Remember why you’re doing it. “Do you love movement?” asks Hartka. “Do you adore music? Whatever makes you dance, remind yourself of it daily, and bring that intention with you to every class and rehearsal.”
Improvise. “It’s live art, after all!” Hartka says, remembering a faux pas while performing in The Nutcracker. “I wiped out during a tricky turn section. So what did I do? I rolled out of the fall into a saucy pose on the floor—complete with fan wave and raised eyebrow—and finished the variation.”
Communicate and breathe. Ballet choreography can have sacré bleu-inducing moments. To avoid getting dizzy during repeated spins, she reminds dancers to breathe and practice “spotting”—looking at one spot while the body turns, then turning to find that spot again.
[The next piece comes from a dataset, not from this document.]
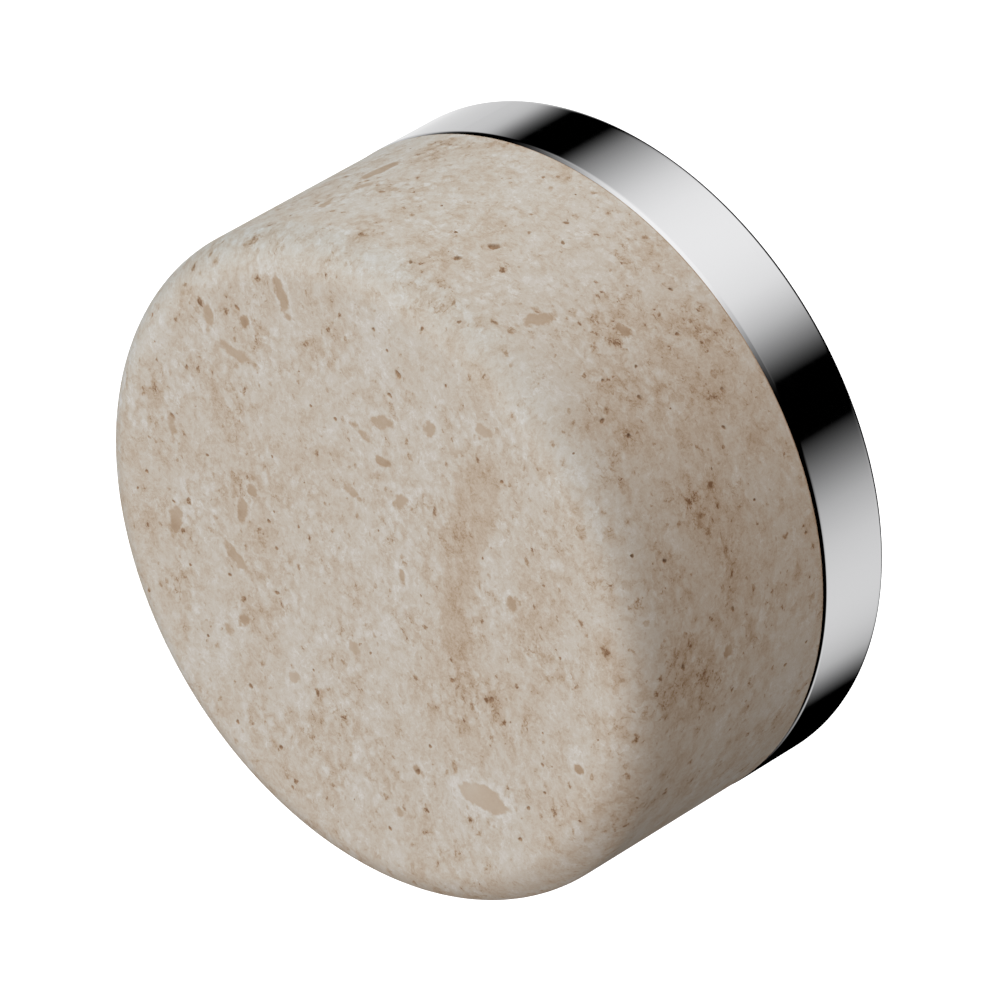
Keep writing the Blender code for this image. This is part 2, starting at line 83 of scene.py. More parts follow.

Have a life. Hartka encourages dancers to get out of the studio. “The more experiences you have in the world the more you bring to the plate as a dancer.” Explore every option, Hartka says, and you’ll enjoy yourself even more while dancing.
Love yourself. The company and Hartka emphasize health and wellness. “Don’t let anyone try and put you in a mold,” Hartka says. “You are you and that is special in and of itself.”